Grace changes our direction. 👣

Salvation Is a Gift

Think about a wrapped gift.

If someone gives you a gift, there is only one right way to respond. You receive it.

You do not pull out your wallet and try to pay for it. The moment you try to pay for it, you stop treating it like a gift and start treating it like a purchase.

Paul says salvation is “the gift of God: not of works.”

That means salvation is not God rewarding us for being good enough. It is God giving life to spiritually dead sinners through Jesus Christ.

But this is what we often try to bring to God: our goodness, our religion, our effort, our promises to do better.
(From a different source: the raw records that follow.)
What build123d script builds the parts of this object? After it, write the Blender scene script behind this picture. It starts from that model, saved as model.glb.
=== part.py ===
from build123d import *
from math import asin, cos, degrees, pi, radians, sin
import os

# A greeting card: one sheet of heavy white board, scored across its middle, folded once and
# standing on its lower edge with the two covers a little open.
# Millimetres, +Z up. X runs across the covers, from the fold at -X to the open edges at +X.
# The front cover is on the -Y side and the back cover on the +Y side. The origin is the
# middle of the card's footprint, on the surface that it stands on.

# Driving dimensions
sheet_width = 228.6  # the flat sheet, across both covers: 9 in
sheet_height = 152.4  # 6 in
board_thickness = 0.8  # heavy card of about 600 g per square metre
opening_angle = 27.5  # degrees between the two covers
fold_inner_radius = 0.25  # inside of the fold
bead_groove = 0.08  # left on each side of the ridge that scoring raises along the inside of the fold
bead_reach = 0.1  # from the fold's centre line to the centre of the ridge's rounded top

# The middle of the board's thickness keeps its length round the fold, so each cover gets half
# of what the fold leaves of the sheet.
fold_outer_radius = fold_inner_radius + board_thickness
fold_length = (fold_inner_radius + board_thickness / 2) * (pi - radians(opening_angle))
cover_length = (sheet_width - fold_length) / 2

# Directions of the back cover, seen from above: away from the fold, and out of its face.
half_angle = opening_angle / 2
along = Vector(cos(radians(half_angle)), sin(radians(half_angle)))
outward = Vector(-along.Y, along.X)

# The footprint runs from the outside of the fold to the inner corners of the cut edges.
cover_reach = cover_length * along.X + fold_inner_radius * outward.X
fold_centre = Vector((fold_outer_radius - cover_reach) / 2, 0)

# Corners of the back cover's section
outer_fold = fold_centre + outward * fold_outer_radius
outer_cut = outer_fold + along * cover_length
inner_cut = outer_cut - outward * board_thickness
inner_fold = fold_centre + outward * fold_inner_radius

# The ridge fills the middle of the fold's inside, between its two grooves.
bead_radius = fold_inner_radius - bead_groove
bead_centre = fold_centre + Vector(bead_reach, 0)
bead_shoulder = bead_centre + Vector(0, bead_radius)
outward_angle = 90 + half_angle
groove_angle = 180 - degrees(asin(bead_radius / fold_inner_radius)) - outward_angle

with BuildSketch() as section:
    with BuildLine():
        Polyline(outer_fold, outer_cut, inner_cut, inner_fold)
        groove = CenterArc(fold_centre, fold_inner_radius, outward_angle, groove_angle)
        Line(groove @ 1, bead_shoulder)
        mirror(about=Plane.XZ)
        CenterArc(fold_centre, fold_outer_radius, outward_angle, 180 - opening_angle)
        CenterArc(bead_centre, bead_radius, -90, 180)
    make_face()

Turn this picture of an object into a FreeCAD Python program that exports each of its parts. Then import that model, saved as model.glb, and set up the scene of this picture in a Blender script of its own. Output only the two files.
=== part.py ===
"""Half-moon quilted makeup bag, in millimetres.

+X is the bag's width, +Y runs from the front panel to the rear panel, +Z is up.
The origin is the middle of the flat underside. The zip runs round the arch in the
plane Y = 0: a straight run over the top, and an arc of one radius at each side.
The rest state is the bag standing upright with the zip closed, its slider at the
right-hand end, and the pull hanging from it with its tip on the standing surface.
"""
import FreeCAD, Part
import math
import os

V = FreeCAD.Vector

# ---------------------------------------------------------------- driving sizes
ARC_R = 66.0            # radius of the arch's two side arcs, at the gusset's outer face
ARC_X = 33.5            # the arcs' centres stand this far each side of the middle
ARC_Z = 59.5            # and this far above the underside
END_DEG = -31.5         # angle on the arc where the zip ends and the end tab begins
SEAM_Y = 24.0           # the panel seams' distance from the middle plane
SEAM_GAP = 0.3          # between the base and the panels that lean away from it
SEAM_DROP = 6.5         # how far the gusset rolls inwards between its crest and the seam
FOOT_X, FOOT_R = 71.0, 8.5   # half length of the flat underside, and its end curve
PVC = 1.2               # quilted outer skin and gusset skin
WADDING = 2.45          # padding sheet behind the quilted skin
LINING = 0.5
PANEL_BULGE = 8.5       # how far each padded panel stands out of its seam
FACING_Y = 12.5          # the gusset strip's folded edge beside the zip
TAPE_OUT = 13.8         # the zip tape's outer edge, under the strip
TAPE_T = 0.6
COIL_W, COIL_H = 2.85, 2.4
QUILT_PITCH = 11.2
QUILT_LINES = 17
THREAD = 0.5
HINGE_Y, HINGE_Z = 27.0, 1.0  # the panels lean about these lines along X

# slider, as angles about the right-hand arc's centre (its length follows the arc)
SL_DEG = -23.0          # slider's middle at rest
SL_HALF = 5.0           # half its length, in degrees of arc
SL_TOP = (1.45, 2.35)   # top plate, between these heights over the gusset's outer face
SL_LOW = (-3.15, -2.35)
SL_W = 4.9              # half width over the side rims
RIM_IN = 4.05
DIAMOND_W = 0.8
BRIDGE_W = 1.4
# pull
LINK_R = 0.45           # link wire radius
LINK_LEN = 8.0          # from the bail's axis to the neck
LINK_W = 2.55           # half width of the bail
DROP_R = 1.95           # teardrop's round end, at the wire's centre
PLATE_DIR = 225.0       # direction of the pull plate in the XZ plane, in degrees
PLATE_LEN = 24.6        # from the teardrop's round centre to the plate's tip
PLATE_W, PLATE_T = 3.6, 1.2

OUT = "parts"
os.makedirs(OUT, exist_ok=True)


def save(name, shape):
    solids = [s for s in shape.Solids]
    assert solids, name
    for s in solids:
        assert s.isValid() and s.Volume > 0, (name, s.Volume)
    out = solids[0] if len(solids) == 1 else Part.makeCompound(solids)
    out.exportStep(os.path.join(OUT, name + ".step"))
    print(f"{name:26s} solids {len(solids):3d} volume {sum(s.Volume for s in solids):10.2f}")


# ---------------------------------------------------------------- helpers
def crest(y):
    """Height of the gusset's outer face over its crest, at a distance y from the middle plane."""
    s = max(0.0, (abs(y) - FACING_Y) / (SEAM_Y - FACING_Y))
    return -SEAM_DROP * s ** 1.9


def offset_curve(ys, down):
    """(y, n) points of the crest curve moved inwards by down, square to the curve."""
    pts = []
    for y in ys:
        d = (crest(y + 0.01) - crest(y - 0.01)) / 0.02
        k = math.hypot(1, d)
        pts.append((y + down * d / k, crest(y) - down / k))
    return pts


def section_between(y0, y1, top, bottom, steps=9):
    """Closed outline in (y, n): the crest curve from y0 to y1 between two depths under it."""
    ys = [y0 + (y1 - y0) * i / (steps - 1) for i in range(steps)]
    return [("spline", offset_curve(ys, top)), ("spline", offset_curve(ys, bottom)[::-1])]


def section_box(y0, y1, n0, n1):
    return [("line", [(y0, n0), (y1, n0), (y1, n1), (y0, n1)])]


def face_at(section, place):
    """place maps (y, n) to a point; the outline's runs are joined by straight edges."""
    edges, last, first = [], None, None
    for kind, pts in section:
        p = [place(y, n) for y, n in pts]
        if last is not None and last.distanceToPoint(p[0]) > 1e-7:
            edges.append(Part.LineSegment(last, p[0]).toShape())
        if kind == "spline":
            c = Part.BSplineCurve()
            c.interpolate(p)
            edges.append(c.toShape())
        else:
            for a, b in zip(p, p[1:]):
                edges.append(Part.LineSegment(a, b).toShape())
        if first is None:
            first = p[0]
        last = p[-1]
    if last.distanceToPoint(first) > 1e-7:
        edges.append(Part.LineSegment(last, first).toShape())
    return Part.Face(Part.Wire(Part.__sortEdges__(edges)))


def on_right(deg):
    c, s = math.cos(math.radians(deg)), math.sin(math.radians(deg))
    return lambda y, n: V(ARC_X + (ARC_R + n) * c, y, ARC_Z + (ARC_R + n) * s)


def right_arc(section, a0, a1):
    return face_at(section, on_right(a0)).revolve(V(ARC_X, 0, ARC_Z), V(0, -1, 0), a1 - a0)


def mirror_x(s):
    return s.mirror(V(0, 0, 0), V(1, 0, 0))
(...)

Grace does not ask us to pay.

Grace calls us to receive. 🎁

And receiving the gift does change us.

We do not live differently so God will save us. We live differently because God has saved us.

Good works are not the payment for salvation. They are the grateful response of someone made new by grace.

Salvation is not a wage God pays to good people. It is a gift God gives to dead sinners.

And when grace is truly received, it changes the life of the person who receives it. 🙏

Receive Grace and Walk in New Life

Maybe you realize that you have been trying to solve a death problem with self-improvement.

You have tried to be good enough, religious enough, sincere enough, or changed enough.

But Ephesians 2 tells us the truth: apart from Christ, we are dead in trespasses and sins.

Dead sinners do not need a little help.

They need life.

The good news is that God is rich in mercy. He loved us even when we were dead in sins. Jesus Christ died for our sins, rose again, and now offers salvation as a gift of grace.

You cannot pay for it.

You can only receive it by faith.

So stop trusting in your works, your goodness, your church background, your religion, or your ability to do better.

Trust Jesus Christ.

Believe that He died and rose again for you.

Receive the gift of salvation by grace through faith. ✝️

And if you are already saved, rest in the grace that saved you and walk in the life God prepared for you.

You are His workmanship.

Grace found you dead, made you alive, and now calls you to live like someone made new in Christ.